Dwie osoby spośród 10 manifestantów pokazanych przez "Wiadomości" TVP straciły już pracę, a kolejne dwie starają się utrzymać zatrudnienie. W związku z hejtem i groźbami jedna osoba była eskortowana przez policję. Bohaterowie materiału TVP zapowiadają zbiorowy pozew przeciw stacji – podaje branżowy Press.

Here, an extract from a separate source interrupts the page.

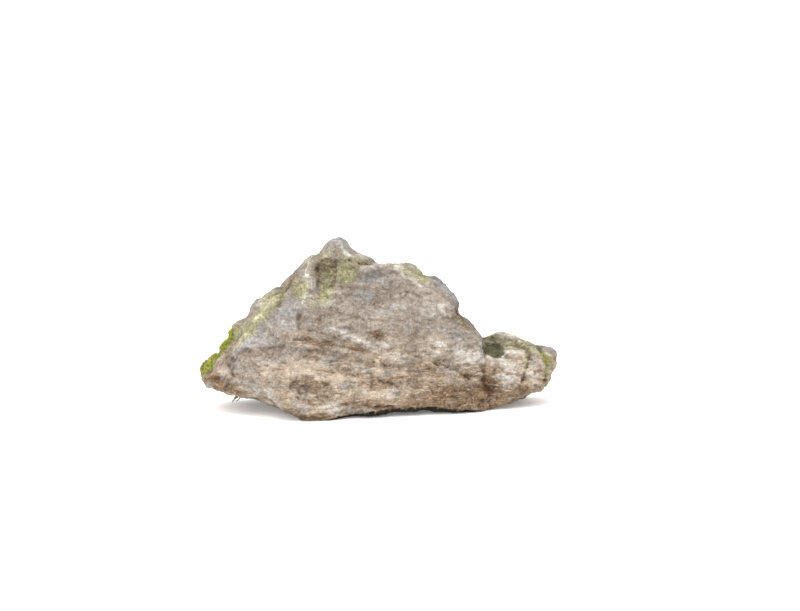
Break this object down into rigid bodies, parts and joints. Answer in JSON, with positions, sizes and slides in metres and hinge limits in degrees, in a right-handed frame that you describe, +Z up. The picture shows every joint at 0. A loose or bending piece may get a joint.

Iwona Wyszogrodzka, aktywistka opozycyjna, była handlowcem w niedużej firmie rodzinnej. Po materiale TVPdo jej szefostwa dzwonili klienci, krytykując ją, a w internecie pojawiły się hejterskie komentarze. Ktoś dzwonił do firmy z urzędu skarbowego. Wyszogrodzka straciła pracę z dnia na dzień. – Właściciele teraz spodziewają się kontroli z US. Oni też padli ofiarą nagonki. Są po mojej stronie, ale nie na to się pisali – mówi Wyszogrodzka. – To dla mnie traumatyczne przeżycie, bo długo szukałam tej pracy – dodaje.
Druga z osób, które już straciły pracę, nie chce rozmawiać z mediami. Kolejnych dwoje demonstrantów stara się utrzymać zatrudnienie. – Szef miał telefony w mojej sprawie. Zmieniono mi formę zatrudnienia, teraz mogę stracić pracę każdego dnia. Ale ja rozumiem kierownictwo – mówi jedna z osób.
Monikę Twarogal, aktywistkę z Gorzowa Wlkp., także opisaną przez TVP, Poczta Polska zwolniła, po 25 latach pracy, dwa dni przed materiałem w „Wiadomościach”. Jest przekonana, że również w związku z jej aktywnością na demonstracjach. – Uprzykrzali mi pracę, a w końcu zlikwidowali moje stanowisko kierownicze. W innych miastach tego nie zrobili – mówi Twarogal. Dostała "propozycję nie do odrzucenia" – rozwiązanie umowy za porozumieniem stron.